Supplied information:

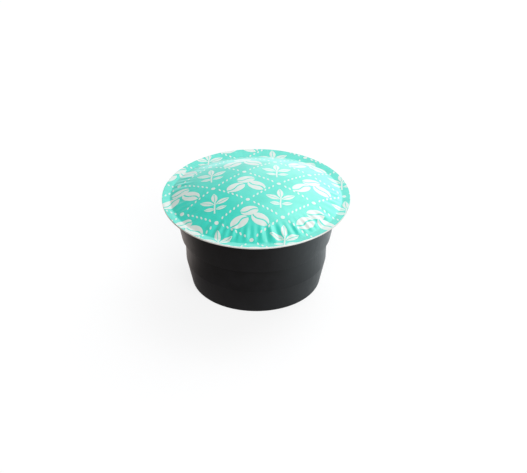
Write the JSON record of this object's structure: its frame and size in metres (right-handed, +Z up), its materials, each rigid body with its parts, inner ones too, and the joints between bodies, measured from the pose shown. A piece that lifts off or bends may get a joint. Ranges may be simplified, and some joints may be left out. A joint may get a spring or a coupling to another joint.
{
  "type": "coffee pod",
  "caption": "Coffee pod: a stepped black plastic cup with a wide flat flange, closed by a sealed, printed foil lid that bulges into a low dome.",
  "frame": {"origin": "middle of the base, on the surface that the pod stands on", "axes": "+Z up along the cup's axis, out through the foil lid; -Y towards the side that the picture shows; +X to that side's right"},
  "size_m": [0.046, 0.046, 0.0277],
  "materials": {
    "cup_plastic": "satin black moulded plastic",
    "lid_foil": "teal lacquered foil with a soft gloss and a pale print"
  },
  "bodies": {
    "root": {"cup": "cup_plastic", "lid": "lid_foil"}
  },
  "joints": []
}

Your task: Reproduce the full listing exactly.

Output for this task:
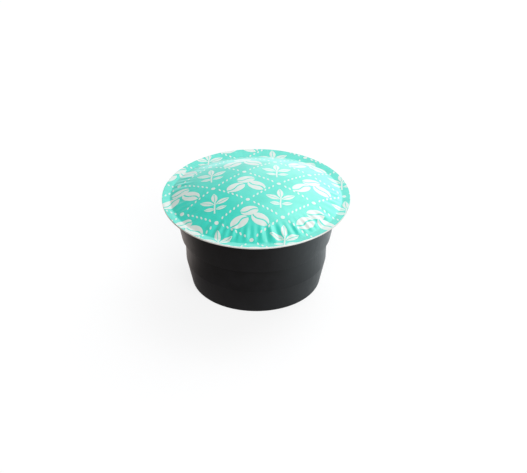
Write the JSON record of this object's structure: its frame and size in metres (right-handed, +Z up), its materials, each rigid body with its parts, inner ones too, and the joints between bodies, measured from the pose shown. A piece that lifts off or bends may get a joint. Ranges may be simplified, and some joints may be left out. A joint may get a spring or a coupling to another joint.
{
  "type": "coffee pod",
  "caption": "Coffee pod: a stepped black plastic cup with a wide flat flange, closed by a sealed, printed foil lid that bulges into a low dome.",
  "frame": {"origin": "middle of the base, on the surface that the pod stands on", "axes": "+Z up along the cup's axis, out through the foil lid; -Y towards the side that the picture shows; +X to that side's right"},
  "size_m": [0.046, 0.046, 0.0277],
  "materials": {
    "cup_plastic": "satin black moulded plastic",
    "lid_foil": "teal lacquered foil with a soft gloss and a pale print"
  },
  "bodies": {
    "root": {"cup": "cup_plastic", "lid": "lid_foil"}
  },
  "joints": []
}